Les dirigeants au cœur du changement de modèle
À l’échelle mondiale, les dirigeants ont bien pris conscience de la nécessité de collaborer avec un large éventail d’intervenants pour maintenir la confiance et obtenir des résultats durables. Les entreprises s’associent davantage à des entités non commerciales pour aborder le développement durable (54 %), la diversité, l’équité et l’inclusion (49 %), et l’éducation (49 %).
Afin de relever les nombreux défis actuels et futurs, les dirigeants au Maroc sont en train d’explorer la voie des collaborations au-delà des frontières. Ils nouent principalement des partenariats avec les administrations publiques (31%) suivi des consortiums industriels (20%), des entrepreneurs ou start-ups, des établissements académiques, ou encore des organisations non gouvernementales (ONG). Encore, la coopération avec des entreprises concurrentes, aussi appelée la coopétition, est l’une des pistes de collaboration explorées par 13% des chefs d’entreprises au Maroc, en comparaison avec un taux de 25% en Europe et 26% au niveau mondial
Outre cela, 84 % des dirigeants marocains perçoivent un alignement entre les valeurs de l’entreprise et le comportement des collaborateurs. Ils ont conscience dans une très large mesure que les valeurs et la quête de sens deviennent des préoccupations majeures chez les salariés. Ces derniers choisissent de rejoindre une entreprise, puis d’y rester, s’ils/elles se retrouvent dans ses valeurs. En parallèle, seuls 9 % des dirigeants prennent des décisions stratégiques pour leur compte ou leur division sans qu’il n’y ait de consultation des collaborateurs.
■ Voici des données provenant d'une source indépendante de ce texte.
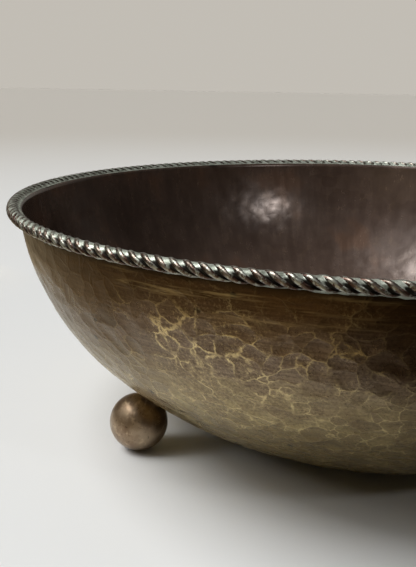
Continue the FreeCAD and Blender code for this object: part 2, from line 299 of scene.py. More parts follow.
def outside_patina():
    """Brown patina over hammered copper, rubbed to gold along the ridges between the marks."""
    s = Shading("outside_patina")
    level = s.math("DIVIDE", s.split(s.place)["Z"], EDGE_HEIGHT)
    hammer = s.attribute("hammer_co").outputs["Vector"]

    # the marks' edges, shaken so that the rubbed lines waver
    shiver = s.vector("SUBTRACT", s.noise(330, 4, 0.7, colour=True), (0.5, 0.5, 0.5))
    shaken = s.vector("ADD", hammer, s.vector("SCALE", shiver, 0.36))
    edge = s.voronoi(1.0, shaken, "DISTANCE_TO_EDGE")
    cell = s.cell_colour(hammer)
    fine_edge = s.voronoi(2.3, shaken, "DISTANCE_TO_EDGE")

    zones = s.noise(13, 2, 0.5, s.vector("ADD", s.place, WEAR_ZONES))
    patches = s.noise(34, 3, 0.6)
    broken = s.noise(105, 4, 0.65)
    grain = s.noise(850, 5, 0.8)
    pits = s.noise(1900, 2, 0.6)
    round_wall = s.stretched((0.06, 0.06, 1.0))
    streaks = s.noise(1000, 4, 0.65, round_wall)
    wide_streaks = s.noise(240, 3, 0.6, round_wall)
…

In fine, le dirigeant est au cœur des transformations que l’entreprise, et plus largement la société, doivent initier pour relever les défis d’un avenir qui s’annonce complexe. Le dirigeant doit regarder vers l’avenir avec confiance sans éluder les difficultés à surmonter. Donner du sens et transformer durablement l’entreprise sera plus que jamais le défi collectif pour les années à venir, conclut l’enquête.